以下是gt.mat中charBB转labelme的json标注格式的代码,因为我的需求是字母检测,所以剔除了非字母字符,实际可以根据需求更改逻辑判断。

for i in tqdm(range(img_name_list.size)):
    labelme_data = {
        "version": "5.0.1",
        "flags": {},
        "imagePath": {},
        "shapes": [],
        "imageData": {}
        }
    img_name = img_name_list[i][0]
    img_path = os.path.join(img_dir, img_name)
    img = cv2.imread(img_path)
    
    out_image_name = img_name.replace(img_name.split(".")[0],"{}".format(i))
    out_img_path = os.path.join(out_dir, out_image_name)
    out_label_path = out_img_path.replace(".jpg", ".json")
    labelme_data["imagePath"] = os.path.basename(out_image_name)
    labelme_data["imageData"] = None

    Image.open(img_path).save(out_img_path)
    

    # 获取字符框信息
    char_bboxes = charBB_list[i]
    # 获取文本信息
    texts = text_list[i]
    text = []

    # 将文本信息分割成字符
    for j in range(len(texts)):
        text.extend(list(texts[j].replace(" ", "").replace("\n", "")))
    
    # 确保charBB中字符数和text中包含字符数长度相同
    assert char_bboxes.shape[2] == len(text), "[INFO]{}:\n\tcharBB and text have different length\n\tcharBB.shape[2] = {}, len(text) = {}\n\ttext:{}".format(
        img_name,
        char_bboxes.shape[2],
        len(text),
        text
    )

    for j in range(char_bboxes.shape[2]):
        # 判断当前字符是否是字母
        if text[j].isalpha() != True:
            continue
        label = text[j]
        # 获取当前字符的polygon坐标
        bbox = char_bboxes[:,:,j]
        points = [[int(bbox[0][m]), int(bbox[1][m])] for m in range(4)]
        shape_info = {'points': points,
                    'group_id': None,
                    'label': label,
                    'shape_type': "polygon",
                    'flags": {}
                    }
        labelme_data["shapes"].append(shape_info)
        labelme_data["imageHeight"] = img.shape[0]
        labelme_data["imageWidth"] = img.shape[1]

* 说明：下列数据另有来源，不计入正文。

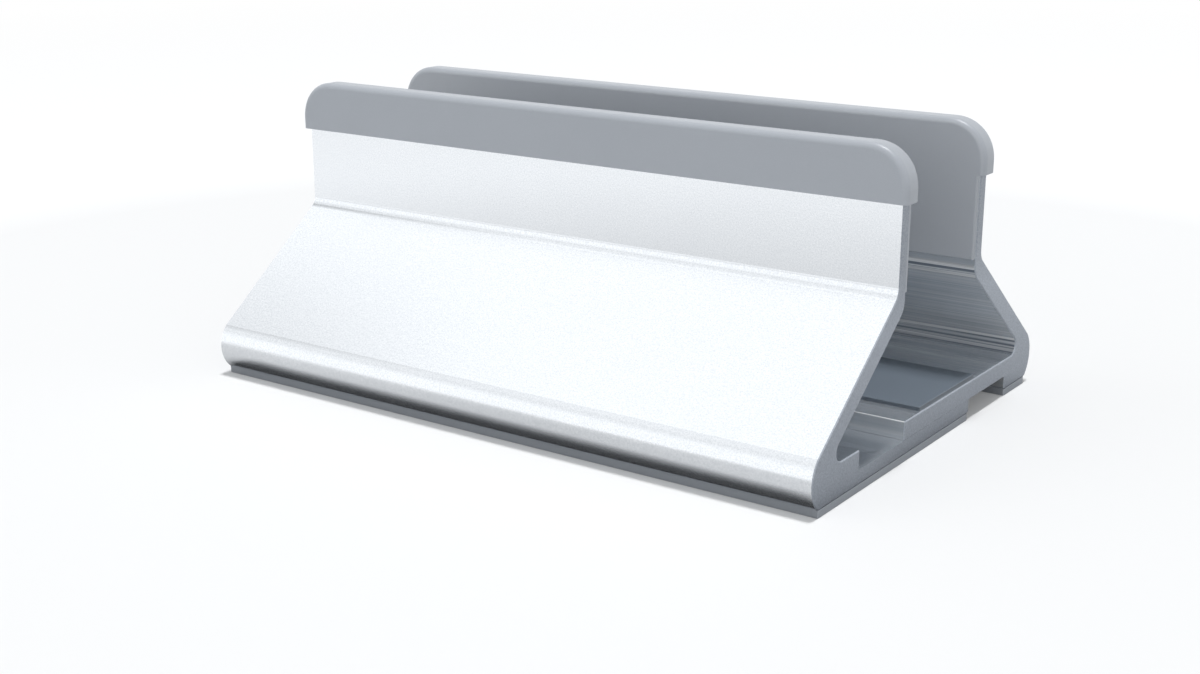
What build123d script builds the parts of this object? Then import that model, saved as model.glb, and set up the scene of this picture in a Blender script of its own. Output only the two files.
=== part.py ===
from build123d import *
from math import cos, radians, sin, sqrt, tan
import os

os.makedirs("parts", exist_ok=True)

# Frame: X along the stand, Y from front to rear, Z up.
# The origin is on the ground, below the middle of the slot.
# A distance from the slot's middle plane is positive outwards, on both sides.

# The stand as a whole, at rest
stand_length = 181.7
slot_width = 36.6
reach = 61.4
wall_top = 74.5

# How far the rear half slides towards and away from the front half
closing_travel = 22.8
opening_travel = 3.0
stop_gap = 0.3
sliding_gap = 0.03

# Section of the two extrusions
wall_thickness = 3.3
slope_angle = radians(38.0)
slope_thickness = 5.15
outer_bend_radius = 3.6
inner_bend_radius = 4.7
nose_radius = 8.05
nose_height = 7.98
nose_crease_angle = radians(7.0)
foot_height = 1.8
lower_plate_thickness = 3.6
upper_plate_thickness = 4.6
inner_corner_radius = 2.5
shelf_setback = 22.0
leg_setback = 17.0
plate_edge_radius = 0.3
wall_corner_radius = 8.5
end_chamfer = 0.25

# Silicone liners and pads
sleeve_thickness = 1.5
sleeve_lip_depth = 13.2
sleeve_edge_radius = 1.45
liner_setback = 0.35
liner_edge_radius = 0.3
base_pad_thickness = 1.0
base_pad_front = -7.4
base_pad_width = 32.0
base_pad_setback = 0.55
base_pad_edge_radius = 0.25
pad_corner_radius = 0.3
front_pad_inset = 0.1
plate_pad_inset = 0.65
leg_pad_inset = 0.05
rear_pad_inset = 0.5

# Clamp screws with button heads, and their washers
screw_radius = 2.0
screw_length = 6.0
screw_head_radius = 3.8
screw_head_height = 2.2
screw_head_flat_radius = 1.9
screw_head_rim = 0.3
screw_dome_bulge = 0.35
screw_tip_chamfer = 0.3
hex_key_size = 2.5
hex_socket_depth = 1.3
thread_clearance = 0.05
screw_inset = 30.0
screw_edge_distance = 15.3
washer_outer_radius = 4.5
washer_inner_radius = 2.15
washer_thickness = 0.8
slot_clearance = 0.3
slot_lip_thickness = 1.9
recess_clearance = 0.5
pad_opening_clearance = 0.6

# Sizes that follow from those above
half_length = stand_length / 2
wall_inside = slot_width / 2 + sleeve_thickness
wall_outside = wall_inside + wall_thickness
lower_plate_top = foot_height + lower_plate_thickness
upper_plate_bottom = lower_plate_top + sliding_gap
plate_top = upper_plate_bottom + upper_plate_thickness
shelf_edge = reach - shelf_setback
leg_inside = reach - leg_setback
upper_plate_front = shelf_edge - stop_gap - closing_travel
lower_plate_rear = leg_inside - stop_gap - closing_travel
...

    with open(out_label_path, 'w') as output_json_file:
        json.dump(labelme_data, output_json_file, indent=4)
    output_json_file.close()

打开labelme,可视化结果如下所示:

3.yolov8旋转框检测格式转换

yolov8 OBB遵循以下格式,坐标在0-1之间归一化:

class_index, x1, y1, x2, y2, x3, y3, x4, y4

可通过cv2.minAreaRect函数返回不规则四边形的最小外接矩形,并通过cv2.boxPoints获取四个点坐标:

def coordinates_to_rotated_rect(points):
    rect = cv2.minAreaRect(points)
    box = cv2.boxPoints(rect)
    # 转为int格式
    point_obb = np.int0(box)

    return point_obb

将以上写入json文件的代码部分写入改成以下代码:

points = [[int(bbox[0][m]), int(bbox[1][m])] for m in range(4)]
# 获取旋转框的四个点
rect_obb = coordinates_to_rotated_rect(np.array(points)).tolist()
shape_info = {'points': rect_obb,
            'group_id': None,
            'label': label,
            'shape_type': "polygon",
            'flags': {}
            }

结果如下:

转换为yolov8 标准格式:

def letter_to_number(letter):
    # 将字符和数字标签对应
    if 'a' <= letter <= 'z':
        return ord(letter) - ord('a')
    elif 'A' <= letter <= 'Z':
        return ord(letter) - ord('A') + 26

def normalize_points(image_width, image_height, points, decimal_places=3):
    # 归一化处理
    format_string = "{:." + str(decimal_places) + "f}"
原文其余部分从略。